With regards to the first criticism, it's in my belief that these people had not done proper homework on fundamental analysis before making their buy decisions. Also, they were greedy for more, even when prices are high. Everyone hopes to be the next Warren Buffett, but are sorely disappointed. Just like technical analysis done wrongly would lead to monetary losses, so would fundamental analysis!
The efficient market hypothesis theory hold more weight in my opinion, which is the main reason why I do not totally forego technical analysis as part of my arsenal of determining a buy-in price.
Combining Technical and Fundamental Analysis?
Although technical analysis and fundamental analysis seems to be radically different, in actual fact, they are linked at times. More often than not, great fundamentals are usually together with great technical setups.
As for me, I have experienced some success in combining the two analytical techniques, particularly for Macquarie International Infrastructure Fund and Starhill Global REIT. Stocks are identified using fundamental analysis to determine if a stock is undervalued.
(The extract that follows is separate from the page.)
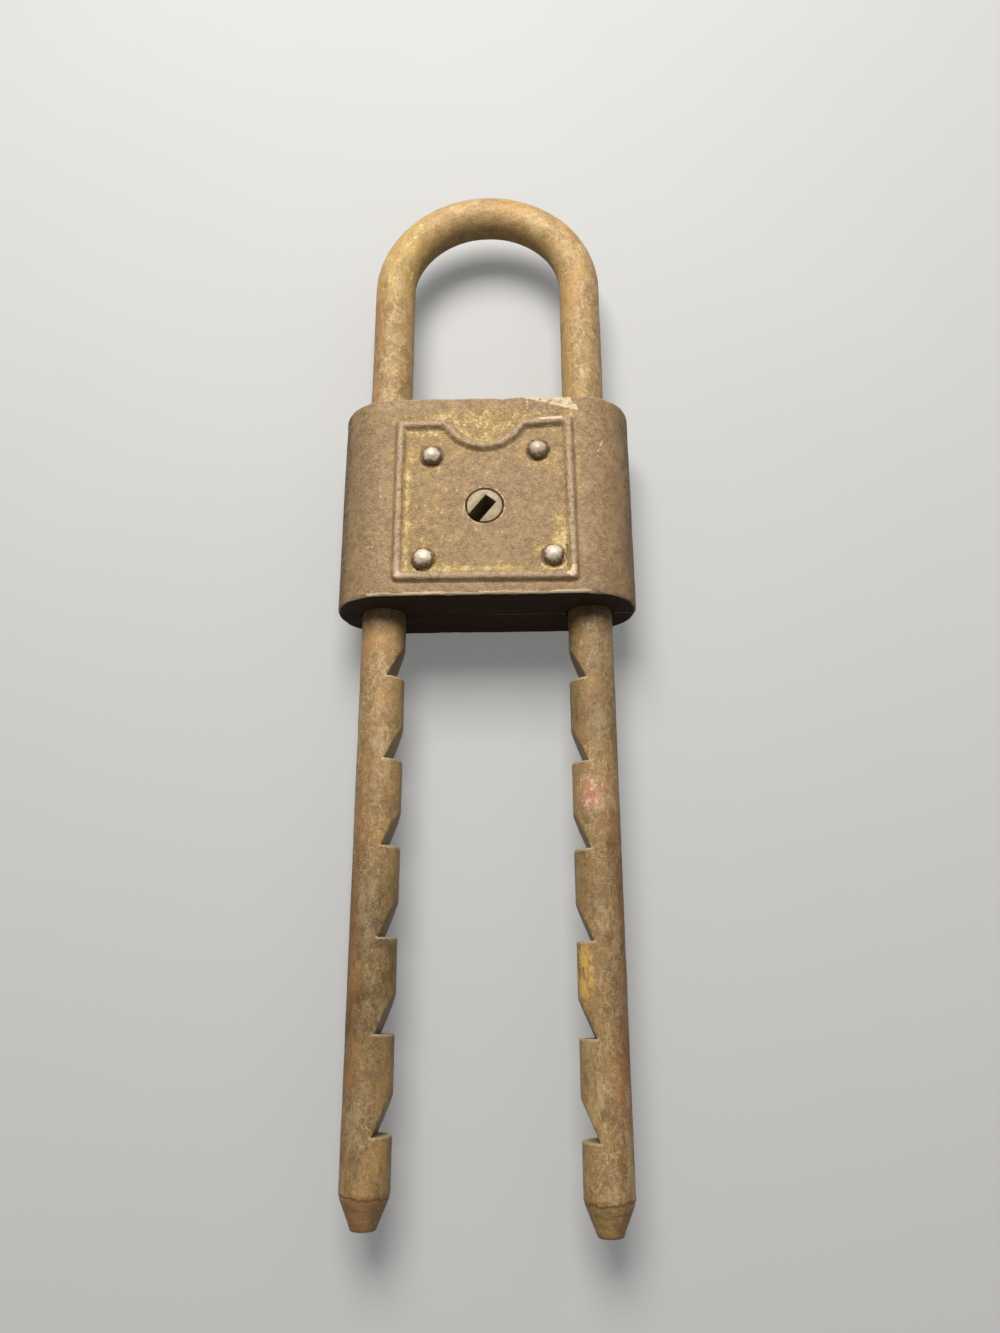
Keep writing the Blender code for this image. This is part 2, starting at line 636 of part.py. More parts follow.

Technical analysis is then used to attempt an optimal entry into the stock to improve the gains on investment and obtain the best margin of safety. Averaging down is done on buying every support. In addition, if an extremely bearish technical setup is seen, then even though fundamentals look good on reports, we have to beware of a possible bad news announcement coming soon. It would then be good to wait for entry.
On the other hand, a technical analyst could look into fundamentals to add strength and conviction to a technical buy/sell signal.
Mixing these two schools of thoughts isn't an easy process, and is sometimes frowned upon by the most devoted technical analysts or fundamental analysts. The strategies and mindsets of each is different, and not being clear in differentiating your strategies and mindsets could lead to poor buy-ins. However, for the recreational investor/trader like me, combining and understanding these two schools of thoughts certainly offer benefits.... At least you have an analytical reason for buying instead of blindly listening to other "analysts".